==== Dataset

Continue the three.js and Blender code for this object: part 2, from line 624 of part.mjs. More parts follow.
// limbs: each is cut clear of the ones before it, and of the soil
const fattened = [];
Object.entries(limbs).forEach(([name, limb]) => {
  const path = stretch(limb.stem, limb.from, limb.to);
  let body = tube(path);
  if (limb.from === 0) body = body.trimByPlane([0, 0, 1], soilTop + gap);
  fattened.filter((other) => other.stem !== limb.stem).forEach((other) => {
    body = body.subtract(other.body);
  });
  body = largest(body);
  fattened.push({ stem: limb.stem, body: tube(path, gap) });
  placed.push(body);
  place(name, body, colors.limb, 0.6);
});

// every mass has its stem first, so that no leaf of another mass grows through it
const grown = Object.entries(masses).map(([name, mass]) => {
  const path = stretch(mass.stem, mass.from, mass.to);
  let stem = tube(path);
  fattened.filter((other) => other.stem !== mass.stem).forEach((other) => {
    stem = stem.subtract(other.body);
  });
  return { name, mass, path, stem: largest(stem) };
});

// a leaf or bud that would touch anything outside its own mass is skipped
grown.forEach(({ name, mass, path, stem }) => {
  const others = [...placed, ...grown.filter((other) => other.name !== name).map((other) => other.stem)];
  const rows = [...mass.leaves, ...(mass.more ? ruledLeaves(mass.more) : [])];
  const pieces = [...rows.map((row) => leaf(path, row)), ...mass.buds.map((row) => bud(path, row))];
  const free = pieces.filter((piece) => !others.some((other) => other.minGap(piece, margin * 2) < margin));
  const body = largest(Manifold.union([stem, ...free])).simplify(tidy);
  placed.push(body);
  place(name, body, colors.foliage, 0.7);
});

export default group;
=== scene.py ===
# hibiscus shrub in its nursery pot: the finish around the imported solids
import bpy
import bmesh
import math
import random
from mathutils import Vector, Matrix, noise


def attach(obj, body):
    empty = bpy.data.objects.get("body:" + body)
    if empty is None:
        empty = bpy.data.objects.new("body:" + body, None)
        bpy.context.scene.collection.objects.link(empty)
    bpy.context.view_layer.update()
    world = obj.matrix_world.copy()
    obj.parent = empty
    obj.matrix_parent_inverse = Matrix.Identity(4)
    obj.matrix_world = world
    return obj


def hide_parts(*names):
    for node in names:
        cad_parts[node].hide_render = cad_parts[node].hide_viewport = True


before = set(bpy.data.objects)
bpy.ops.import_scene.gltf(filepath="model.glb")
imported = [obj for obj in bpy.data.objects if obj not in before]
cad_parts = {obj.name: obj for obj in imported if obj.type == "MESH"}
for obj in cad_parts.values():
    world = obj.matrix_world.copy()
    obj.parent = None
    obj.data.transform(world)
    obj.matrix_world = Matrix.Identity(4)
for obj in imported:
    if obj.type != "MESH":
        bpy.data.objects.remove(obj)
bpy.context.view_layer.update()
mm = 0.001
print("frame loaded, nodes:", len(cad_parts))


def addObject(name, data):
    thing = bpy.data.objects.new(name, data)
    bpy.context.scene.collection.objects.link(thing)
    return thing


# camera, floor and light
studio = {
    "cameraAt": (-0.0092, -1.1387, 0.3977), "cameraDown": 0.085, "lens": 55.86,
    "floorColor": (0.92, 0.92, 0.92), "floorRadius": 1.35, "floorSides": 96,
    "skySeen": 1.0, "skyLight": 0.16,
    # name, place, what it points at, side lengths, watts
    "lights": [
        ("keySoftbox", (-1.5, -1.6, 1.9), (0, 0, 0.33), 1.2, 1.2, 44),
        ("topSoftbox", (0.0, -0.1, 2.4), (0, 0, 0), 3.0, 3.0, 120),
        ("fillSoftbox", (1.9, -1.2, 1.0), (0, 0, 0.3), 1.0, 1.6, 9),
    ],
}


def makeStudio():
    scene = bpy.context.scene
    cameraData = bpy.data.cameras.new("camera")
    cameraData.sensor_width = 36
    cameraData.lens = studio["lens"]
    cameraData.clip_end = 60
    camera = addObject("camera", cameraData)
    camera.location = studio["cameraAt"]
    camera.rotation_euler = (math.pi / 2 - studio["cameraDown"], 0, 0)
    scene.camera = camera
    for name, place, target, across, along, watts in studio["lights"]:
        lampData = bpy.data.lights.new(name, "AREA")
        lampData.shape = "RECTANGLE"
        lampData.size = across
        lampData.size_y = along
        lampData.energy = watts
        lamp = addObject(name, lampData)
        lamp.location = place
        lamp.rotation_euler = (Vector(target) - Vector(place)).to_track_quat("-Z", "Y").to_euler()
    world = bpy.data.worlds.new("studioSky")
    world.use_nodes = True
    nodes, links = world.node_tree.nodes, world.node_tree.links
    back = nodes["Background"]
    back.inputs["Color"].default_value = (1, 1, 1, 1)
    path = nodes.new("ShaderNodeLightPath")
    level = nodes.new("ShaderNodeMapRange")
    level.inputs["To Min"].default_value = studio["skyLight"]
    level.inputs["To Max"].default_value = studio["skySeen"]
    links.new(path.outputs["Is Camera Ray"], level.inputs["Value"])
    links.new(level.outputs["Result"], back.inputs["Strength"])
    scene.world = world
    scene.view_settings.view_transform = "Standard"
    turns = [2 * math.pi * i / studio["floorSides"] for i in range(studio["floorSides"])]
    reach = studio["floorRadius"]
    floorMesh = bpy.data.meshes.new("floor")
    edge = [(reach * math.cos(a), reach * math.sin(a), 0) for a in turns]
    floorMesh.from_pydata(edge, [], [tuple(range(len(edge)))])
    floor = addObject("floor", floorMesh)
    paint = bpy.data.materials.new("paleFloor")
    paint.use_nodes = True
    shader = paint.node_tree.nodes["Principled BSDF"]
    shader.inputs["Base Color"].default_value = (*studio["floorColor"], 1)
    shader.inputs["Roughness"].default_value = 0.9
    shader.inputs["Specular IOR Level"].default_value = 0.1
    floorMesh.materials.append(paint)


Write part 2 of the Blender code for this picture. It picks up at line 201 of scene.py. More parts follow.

========

Work to complete
Extract the span of lines that starts with the line containing "mass is skipped" and ends with the line containing "obj.matrix_parent_inverse = Matrix.Identity(4)". Keep it exact and add nothing.

The result
// a leaf or bud that would touch anything outside its own mass is skipped
grown.forEach(({ name, mass, path, stem }) => {
  const others = [...placed, ...grown.filter((other) => other.name !== name).map((other) => other.stem)];
  const rows = [...mass.leaves, ...(mass.more ? ruledLeaves(mass.more) : [])];
  const pieces = [...rows.map((row) => leaf(path, row)), ...mass.buds.map((row) => bud(path, row))];
  const free = pieces.filter((piece) => !others.some((other) => other.minGap(piece, margin * 2) < margin));
  const body = largest(Manifold.union([stem, ...free])).simplify(tidy);
  placed.push(body);
  place(name, body, colors.foliage, 0.7);
});

export default group;
=== scene.py ===
# hibiscus shrub in its nursery pot: the finish around the imported solids
import bpy
import bmesh
import math
import random
from mathutils import Vector, Matrix, noise


def attach(obj, body):
    empty = bpy.data.objects.get("body:" + body)
    if empty is None:
        empty = bpy.data.objects.new("body:" + body, None)
        bpy.context.scene.collection.objects.link(empty)
    bpy.context.view_layer.update()
    world = obj.matrix_world.copy()
    obj.parent = empty
    obj.matrix_parent_inverse = Matrix.Identity(4)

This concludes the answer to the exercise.